The parish selected All South Consulting for the engineering work on the project. The record shows the parish picked All South as the top firm on May 15, 2010. But 10 days before the parish officially made that selection, they alerted All South by email that they had been "chosen as the company to provide engineering services for the project.

So, on May 5, 2010 St Tammany told All South they got the work, even through parish records show All South wasn't officially selected as the top qualifier for the work until 10 days later.

There's more.

In about a three-year time period, All South and its owners contributed $7,500 to Kevin Davis's campaign for parish president.

On April 28, 2010, one week before the parish alerted All South it had been selected, the company donated $2,500 to Davis. And one month after All South signed the $95,000 contract, All South gave more money, $1,000, to Davis.

The parish paid All South and a construction company to do the work, but the property itself was donated by a company called Weyerhaeuser.

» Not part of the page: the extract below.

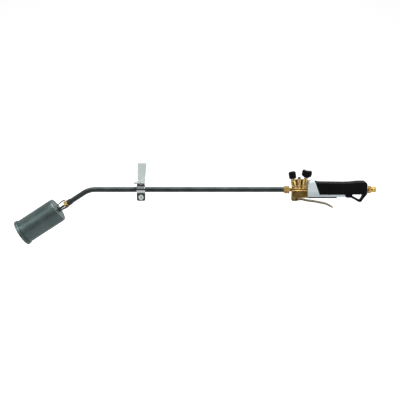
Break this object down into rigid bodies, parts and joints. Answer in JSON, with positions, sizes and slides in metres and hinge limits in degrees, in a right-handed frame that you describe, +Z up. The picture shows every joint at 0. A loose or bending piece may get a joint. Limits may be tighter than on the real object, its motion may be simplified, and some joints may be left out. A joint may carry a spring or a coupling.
{
  "type": "propane torch",
  "caption": "Long-necked propane roofing torch: bell burner on a bent neck, swivelling stand, brass valve block with knobs and squeeze lever, two-tone handle with hanging loop and hose inlet.",
  "frame": {"origin": "centre of the hand grip, on the axis of the straight neck tube", "axes": "+X along the neck towards the hose end, +Z up on the side of the valve knobs, +Y away from a viewer who sees the burner on the left"},
  "size_m": [0.8506, 0.0669, 0.1927],
  "materials": {
    "burner_steel": "satin dark grey-green heat-resistant coating",
    "dark_steel": "dark blued steel",
    "bright_steel": "bright plated steel",
    "zinc": "pale zinc-plated sheet",
    "brass": "aged golden brown brass",
    "bright_brass": "bright machined brass",
    "bronze": "brushed bronze-coloured sheet",
    "copper": "orange-copper ring",
    "black_plastic": "fine-textured black plastic",
    "pale_plastic": "smooth very pale blue-grey plastic",
    "rubber": "black seal rubber"
  },
  "bodies": {
    "torch": {"burner_bell": "burner_steel", "burner_rim": "burner_steel", "front_ferrule": "dark_steel", "lever_pivot_pin": "dark_steel", "pin_clip": "dark_steel", "neck_nipple": "dark_steel", "flame_holder": "dark_steel", "mixing_tube": "dark_steel", "jet_pipe": "dark_steel", "cage_leg_top": "dark_steel", "cage_leg_near": "dark_steel", "cage_leg_far": "dark_steel", "neck_tube": "dark_steel", "grip_screw_1": "dark_steel", "grip_screw_2": "dark_steel", "grip_screw_3": "dark_steel", "housing_screw": "dark_steel", "valve_spring": "bright_steel", "burner_nut": "brass", "union_nut": "brass", "valve_body": "brass", "pilot_bonnet": "brass", "main_bonnet": "brass", "spring_housing": "brass", "supply_pipe": "brass", "gas_jet": "bright_brass", "pilot_gland_nut": "bright_brass", "main_gland_nut": "bright_brass", "hose_connector": "bright_brass", "inlet_ring": "copper", "spring_cap": "black_plastic", "grip_near": "black_plastic", "grip_far": "black_plastic", "lever_stop_strip": "black_plastic", "housing_near": "pale_plastic", "housing_far": "pale_plastic", "pilot_seal": "rubber", "main_seal": "rubber", "valve_pin_seal": "rubber"},
    "lever": {"lever": "bronze"},
    "valve_pin": {"valve_pin": "bright_steel"},
    "pilot_stem": {"pilot_stem": "bright_steel"},
    "pilot_knob": {"pilot_knob": "black_plastic", "pilot_knob_cap": "black_plastic"},
    "main_stem": {"main_stem": "bright_steel"},
    "main_knob": {"main_knob": "black_plastic", "main_knob_cap": "bright_steel"},
    "stand": {"clamp_near": "bright_steel", "clamp_far": "bright_steel", "stand_leg": "zinc", "stand_rivet_near": "bright_steel", "stand_rivet_far": "bright_steel", "stand_bolt": "zinc", "stand_washer": "zinc", "stand_nut": "zinc"}
  },
  "joints": [
    {"name": "lever_pivot", "type": "hinge", "parent": "torch", "child": "lever", "pos_m": [-0.1027, 0, -0.0212], "axis": [0, -1, 0], "range_deg": [0, 7.5], "stiffness_Nm_per_rad": 2, "springref_deg": -14.32},
    {"name": "valve_pin_slide", "type": "slide", "parent": "torch", "child": "valve_pin", "axis": [0, 0, 1], "range_m": [0, 0.0009], "deforming": ["valve_spring"]},
    {"name": "pilot_lift", "type": "slide", "parent": "torch", "child": "pilot_stem", "axis": [-0.1736, 0, 0.9848], "range_m": [0, 0.0016]},
    {"name": "pilot_knob_turn", "type": "hinge", "parent": "pilot_stem", "child": "pilot_knob", "pos_m": [-0.1076, 0, 0.0043], "axis": [-0.1736, 0, 0.9848], "range_deg": [0, 540]},
    {"name": "main_lift", "type": "slide", "parent": "torch", "child": "main_stem", "axis": [0.1822, 0, 0.9833], "range_m": [0, 0.0016]},
    {"name": "main_knob_turn", "type": "hinge", "parent": "main_stem", "child": "main_knob", "pos_m": [-0.0854, 0, 0.0043], "axis": [0.1822, 0, 0.9833], "range_deg": [0, 540]},
    {"name": "stand_swivel", "type": "hinge", "parent": "torch", "child": "stand", "pos_m": [-0.4674, 0, 0], "axis": [1, 0, 0], "range_deg": [-180, 180]}
  ],
  "couplings": [
    {"joint": "valve_pin_slide", "follows": "lever_pivot", "m_per_rad": 0.0059},
    {"joint": "pilot_lift", "follows": "pilot_knob_turn", "m_per_rad": 0.00015915},
    {"joint": "main_lift", "follows": "main_knob_turn", "m_per_rad": 0.00015915}
  ]
}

It includes the Park and Ride and the surrounding area. Appraisers valued the property at $4.1 million. In lieu of the donation, the parish gave Weyerhaeuser a $4.1 million credit on impact fees it may face on other land it owns in the parish.

"You don't know if there ever really is going to be a need for this, in this area," says Franzo. "This is based on a transient thing, where your cars will come in, they drive to get in the van and they go somewhere else with it."

It's part of a large area that St Tammany officials say will be a thriving community, one day. But right now, a community watchdog says, all he sees is a big waste of money.

Franzo tells us, "We spent $1.3 million – I'd rather have spent money on a park for the children. I'd rather have spent money on fixing roads in this parish that are a disaster, or drainage. We spent $1.3 million on a pink elephant, sitting in the middle of nowhere. It's just crazy."

Former Pres. Davis is now director of the Governor's Office of Homeland Security and Emergency Preparedness (GOHSEP). We reached out to him for comment to this story, and he replied with the following statement:

I fully support the master plan developed by St. Tammany Parish and the educational opportunities this phase of the plan creates. Any firm selected for work on the project must get parish approval while meeting federal grant requirements. Campaign contributions made to me or any other candidate are not a factor in that process.